My Dad could be accused of many things: stubbornness, bad judgment, the
list goes on. But fraud? My Dad was the kind of person who paid bills
within 24 hours and kept receipts for everything. Punctilious to a fault. Fraud?
The charge
horrified my Dad enough that he promptly filed a defamation lawsuit against
Moritt to protect his good name. He
demanded damages totaling $50,000, a huge sum of money back then. With no money to hire lawyers, Dad filed the
case himself, tapping out the complaint on his old Remington manual
typewriter. (I still have that antique
machine in my house.) In it, Dad called
Moritt’s accusations “wholly false” and intended for “the malicious purpose of
degrading and intimidating” him, to destroy his reputation and “scare” him out
of the race. I can easily imagine the
loud banging of the typewriter keys as Dad hammered out those words, trying to
avoid misspellings and typos in this age before computers, “white-out,” or
correction tape.
I don’t know what
ever became of that lawsuit. It probably
never got far; it’s not mentioned in any of the newspaper reports and, again,
he and Mom never mentioned it during their lifetimes. Nothing in the files. But the fix was in. A few weeks later, the Brooklyn judge issued
a ruling throwing out the nominating petitions for sixteen different insurgent
candidates fingered by Carney and other local Bosses, including Dad’s, removing
all of them from the primary ballot.
That’s how the Brooklyn machine did its dirty work in 1942.
So ended Dad’s
foray into the bare-knuckled world of New York City politics. He never won that Assembly seat nomination,
his mentor Martin Kelly never became district leader, and Dad walked away
feeling cynical about the whole mess. To
his credit, Dad had scared the Bosses into taking him seriously. In those second two races, 1940 and 1942, they
never beat him at the ballot box, but instead torpedoed him behind closed doors
and in a trumped-up lawsuit. That was an
education in political science you don’t get from a university.
A few years after
these events, Dad would take a competitive New York State civil service exam
and win a job in the New York State Attorney General’s office on his own
merits, with no nods from politicians.
This was the way he probably would have preferred it all along. The move finally brought our family to
Albany, the state capitol, where I was born in 1951. Working in the State Attorney General’s
office, Dad had the chance to play a key role in acquiring the land for building
the New York State Thruway, the Long Island Expressway, and other key highway
projects of the 1950s and 1960s.
Dad may have felt
defeated, even embarrassed, over the way the Brooklyn political bosses muscled
him out of his primary election campaigns in 1940 and 1942. It’s not the kind of story you like to share
with your kids over the dinner table. But
that’s how life works: People who stand
up to bullies often lose and get knocked down; people who get back up to try again
often just get knocked down again even harder.

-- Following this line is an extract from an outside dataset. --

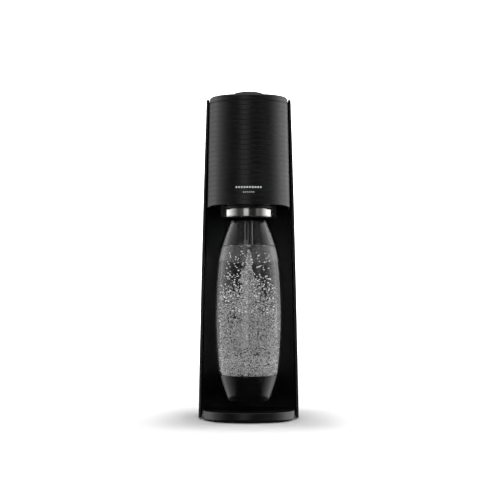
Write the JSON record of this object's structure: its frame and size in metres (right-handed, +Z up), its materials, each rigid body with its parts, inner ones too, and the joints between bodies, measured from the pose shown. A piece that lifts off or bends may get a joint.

But the fact is, Dad was lucky.
He won his battle. In the end, he
was able to walk away, reject a system that had lost his respect, and succeed
on his own terms. Ironically, even had
he won, Dad probably would have hated being a New York State Assemblyman. It hardly fit his stubborn personality, and
he probably would have grown just as cynical of politicians watching them work
up close and personal.
I’m glad I finally
managed to find the tougher side of the story that Dad tried to downplay all those
years. Telling the full version only makes
his stand against the Brooklyn politicians all the more admirable. Yes, they were crooks. And I’m glad my Dad was someone who took his
lumps trying to take one down and still managed to walk away.